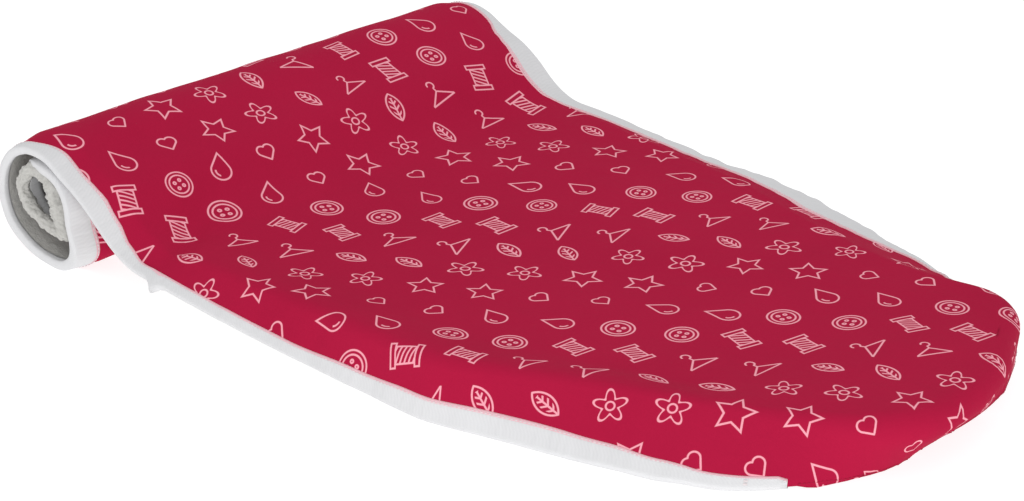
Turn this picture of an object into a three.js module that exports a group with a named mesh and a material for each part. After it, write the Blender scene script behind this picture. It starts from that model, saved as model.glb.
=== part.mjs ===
// A padded ironing board cover: its heel end is rolled up, print outwards, and its nose end lies
// open with the side skirts folding down to the floor. Millimetres, +Z up, X along the cover
// towards the nose, Y across it. The origin is the middle of the bottom of the whole cover.
import * as THREE from "three";

const { degToRad, radToDeg, lerp, smoothstep } = THREE.MathUtils;

// Layers, from the print inwards
const COTTON_THICK = 0.8;
const WADDING_THICK = 7;
const WADDING_RIM_THICK = 5;
const WADDING_TAPER = 40;
const CLEARANCE = 0.3;

// Casing tape folded round the rim, with the elastic in its channel
const TAPE_THICK = 0.8;
const TAPE_LEG_WIDE = 23;
const INNER_LEG_SHARE = 0.6;
const ELASTIC_WIDTH = 6;
const ELASTIC_THICK = 1.2;
const ELASTIC_PLAY = 3;
const TAPE_END_PLAY = 18;

// The roll: a flattened spiral, leaning with the slope that leaves its top, and fuller at its
// free end than under the slope
const ROLL_LONG_RADIUS = 58;
const ROLL_UNDER_RADIUS = 46;
const ROLL_SHORT_RADIUS = 53;
const SLOPE_ANGLE = degToRad(29);
const ROLL_ANGLE = degToRad(558);
const ROLL_STEP = degToRad(24);
const LOOSE_FROM = degToRad(270);
const TURN_GAP = 2.3;
const TURN_STOPS = 8;
const SLACK_SHARE = 0.075;
const SLOPE_SWELL = 5;
const LANDING_RADIUS = 60;

// The open end
const ROLL_WIDTH = 500;
const PANEL_HEIGHT = 46;
const NOSE_HEIGHT = 48;
const TAIL_LENGTH = 594;
const NOSE_BULGE = 28;
const NOSE_SHAPE_POWER = 2.5;
const NOSE_BULGE_POWER = 6;
const CREASE_RADIUS = 14;

// The skirt's slant and drop
const ROLL_RIM_ANGLE = degToRad(14);
const ROLL_RIM_DROP = 7;
const INNER_TURN_RIM_SHARE = 0.3;
const NOSE_CORNER_ANGLE = degToRad(100);
const NOSE_TIP_ANGLE = degToRad(138);

// The pocket under the nose
const POCKET_THICK = 0.8;
const POCKET_HEM_BOW = 45;
const HEM_TAPE_WIDTH = 11;
const HEM_SIDE_GAP = 22;
const HEM_STEPS = 16;

// Sewing thread and bar tacks
const THREAD_WIDTH = 0.9;
const THREAD_THICK = 0.6;
const THREAD_LIFT = 0.5;
const SEAM_THREAD_LIFT = 1.2;
const STITCH_INSET = 2;
const TACK_LENGTH = 5;
const TACK_WIDTH = 2.4;
const TACK_INSET = 1;

// Half widths of the panel between its creases at stations along the open end, as shares of half
// the roll's width, with the slant in degrees and the share of the way to the floor that each
// skirt reaches: [along, near width, far width, near slant, far slant, near drop, far drop]
const OPEN_END_shares = [
  [0, 0.88, 0.88, 30, 14, 0.38, 0.18],
  [0.12, 0.865, 0.86, 42, 18, 0.58, 0.28],
  [0.25, 0.845, 0.825, 54, 20, 0.78, 0.36],
  [0.39, 0.835, 0.79, 62, 17, 0.9, 0.36],
  [0.46, 0.83, 0.755, 65, 15, 0.95, 0.33],
  [0.52, 0.815, 0.715, 65, 15, 1, 0.34],
  [0.6, 0.74, 0.675, 56, 17, 1, 0.4],
  [0.69, 0.65, 0.64, 47, 20, 1, 0.46],
  [0.77, 0.57, 0.625, 42, 26, 1, 0.58],
  [0.84, 0.505, 0.62, 42, 35, 1, 0.76],
  [0.9, 0.435, 0.61, 46, 48, 1, 0.95],
  [0.955, 0.345, 0.56, 64, 64, 1, 1],
];
const NOSE_CORNER_shares = [0.265, 0.44];
const PANEL_shares = [-1, -0.8, -0.45, 0, 0.45, 0.8, 1];
const CREASE_RINGS = 3;

// Where the open end's stations lie; the tape ends at the pocket's corners, third from the last
const STATION_shares = [
  0.05, 0.1, 0.16, 0.23, 0.31, 0.39, 0.46, 0.53, 0.6, 0.67, 0.74, 0.8, 0.85, 0.89, 0.925, 0.955, 0.975, 1,
];
const TAPE_END = 3;

// The tape's outer leg as shares of its width at the heel: [way, near, far]. The way counts turns
// of the roll below nought, the slope up to one and the open end up to two
const TAPE_LEG_shares = [
  [-0.72, 1, 1],
  [-0.5, 0.4, 0.4],
  [-0.12, 0.41, 0.45],
  [0, 0.7, 0.55],
  [0.22, 0.97, 1],
  [0.45, 0.75, 1.15],
  [0.67, 0.7, 1.15],
  [0.82, 0.56, 1.12],
  [0.95, 0.38, 1],
  [1.12, 0.37, 0.95],
  [1.27, 0.38, 1],
  [1.4, 0.58, 1.05],
  [1.54, 0.77, 1.1],
  [1.68, 0.81, 1.1],
  [1.81, 0.68, 1.1],
  [1.87, 0.52, 1.05],
  [1.925, 0.43, 1],
];
const SLOPE_shares = [0.2, 0.4, 0.6, 0.8, 1];
const LANDING_WAY_share = 0.8;
const SKIRT_SPREAD_share = 0.55;
const LANDING_shares = [0.5, 0];

const halfWidth = ROLL_WIDTH / 2;
const waddingDepth = COTTON_THICK + CLEARANCE;
const rimDepth = waddingDepth + WADDING_RIM_THICK;
const seamLift = POCKET_THICK + CLEARANCE;
const turnStep = waddingDepth + WADDING_THICK + TURN_GAP;

// How far down and out a skirt of this length reaches, past a rounded crease
function skirtAt(length, slant) {
  const bend = Math.min(Math.max(length, 0), CREASE_RADIUS * slant);
  const turned = bend / CREASE_RADIUS;
  const straight = length - bend;
  const out = CREASE_RADIUS * Math.sin(turned) + straight * Math.cos(turned);
  const down = CREASE_RADIUS * (1 - Math.cos(turned)) + straight * Math.sin(turned);
  return { out, down, turned };
}

function skirtLength(drop, slant) {
  const bent = CREASE_RADIUS * (1 - Math.cos(slant));
  return CREASE_RADIUS * slant + (drop - bent) / Math.sin(slant);
}

const fullDrop = (height, slant) => height - seamLift - Math.max(rimDepth * Math.cos(slant), 0);
const rollSkirt = skirtLength(ROLL_RIM_DROP, ROLL_RIM_ANGLE);
const rollCrease = halfWidth - skirtAt(rollSkirt, ROLL_RIM_ANGLE).out;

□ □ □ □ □

▶ **Goal**
Pick out and copy the lines of the material that include the word "with".

▶ **Output for this exercise**
Turn this picture of an object into a three.js module that exports a group with a named mesh and a material for each part. After it, write the Blender scene script behind this picture. It starts from that model, saved as model.glb.
// open with the side skirts folding down to the floor. Millimetres, +Z up, X along the cover
// Casing tape folded round the rim, with the elastic in its channel
// The roll: a flattened spiral, leaning with the slope that leaves its top, and fuller at its
// the roll's width, with the slant in degrees and the share of the way to the floor that each